Achieve lighter weight for part or assembly: Engineers can use generative design to build lightweight parts with the least amount of material while conforming to engineering constraints.
Consolidate parts: Subassemblies can be consolidated into a single part with generative design. Consolidating parts simplifies assembly and maintenance while also lowering production costs.
Examples of generative design and 3D printing
Generative design has a wide range of applications, especially in highly advanced and technological projects. Below are some examples of how generative design and additive manufacturing can help you.
Volkswagen’s revamped microbus
An engineering team from Volkswagen’s Innovation and Engineering Center California (IECC) reimagined and retrofitted a classic 1962 VW Microbus with cutting-edge technologies like electric propulsion and generative braking, which are expected to play a significant role in the future of the auto industry.
The team concentrated on increasing strength while reducing weight. Finding weight savings wherever possible is one of the most important components of building electric vehicles, because the lighter an automobile is, the less energy is necessary to move it down the road. Reduced energy consumption means more range per charge, which is one of the most important factors for consumers when deciding on an electric vehicle. By, using generative design, the team was able to:
- Create new wheels 18% lighter than a standard set
- Re-imagine the steering wheel, external side mirrors and the support structure for the seating area
- Reduce the overall development time to manufacturing time, shortening the 1.5 year-cycle down to a few months
NuVasive’s optimized implants
Generative design can be utilized in the medical field to build implants that mimic the porous nature of human bone. Titanium implants are created by NuVasive, a medical business based in the United States, using their patented design optimization software and metal 3D printing. Only additive manufacturing allows for latticed, asymmetric, lightweight designs, which are possible with the software.
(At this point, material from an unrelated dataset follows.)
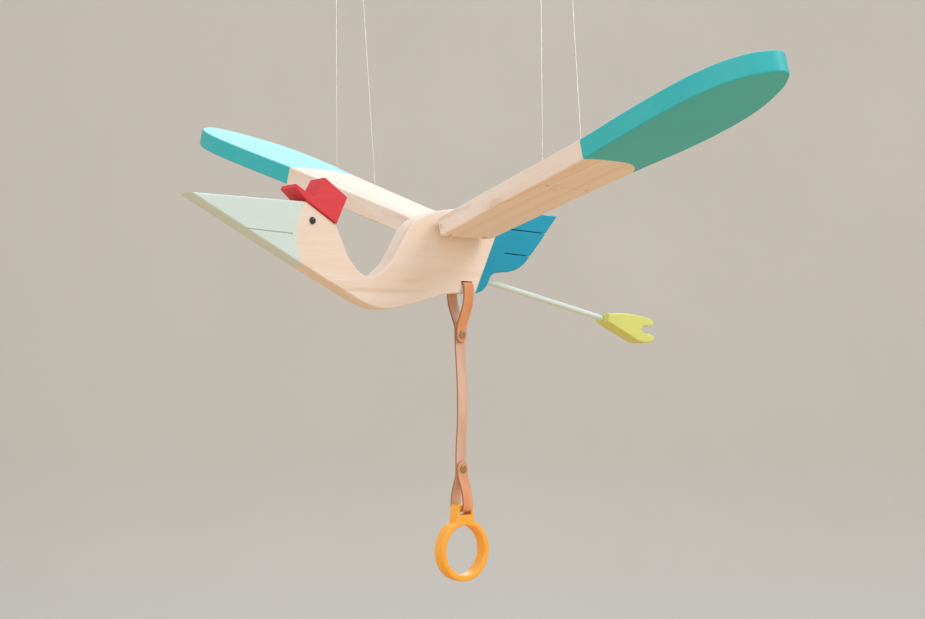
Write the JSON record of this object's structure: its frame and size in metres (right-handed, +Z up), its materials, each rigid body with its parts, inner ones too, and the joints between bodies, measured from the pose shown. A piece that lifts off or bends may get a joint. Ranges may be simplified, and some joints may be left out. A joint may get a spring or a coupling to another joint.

Modulus is a titanium implant that has been tailored for bone fusion with the appropriate porosity. In comparison to other implant materials, the business claims better ongrowth and ingrowth. The porous surface’s enhanced surface area and wicking capabilities improves blood-to-implant interaction. Modulus was established to try to replicate the modulus of bone as closely as possible.
The business accomplished this by developing algorithms that create a proprietary framework that optimizes the implant’s performance. It’s critical work that can improve on existing techniques and procedures. At the same time, these structures and algorithms can be patented and protected.
Lightweight Bicycle Rocker by Robot Bike
US based Robot Bike Co approached GRM Consulting to use their SOLIDWORKS topology optimisation software, TruForm SW. They chose TruForm SW to guarantee their new components were as lightweight and cost effective as possible before building their R130 mountain bike.
The first component that Robot Bike Co improved was a frame-mounted rocker that gives better suspension. Robot Bike Co was able to lower the mass of the rocker by 27%. They could also enhance torsional stiffness and reduce stress by over 50% using the TruForm SW software.
Generative design contributes to sustainability
The use of generative design eliminates mental barriers to human creativity. It generates shapes and geometries you might never consider. It is also a fantastic way to come up with new design ideas. The method also contributes to using less material and less energy.
By enabling the production of lightweight parts, industries such as automotive and aerospace can make vehicles and aeroplanes more fuel efficient, thus more sustainable. By optimizing the design and lowering the amount of material required to make the part. Consolidation is not forgotten in generative design. Obtaining a sturdy part will undoubtedly be advantageous, as it will save total maintenance and production expenses. Because of the design flexibility offered by modern manufacturing techniques, entire assemblies can be replaced by a single part.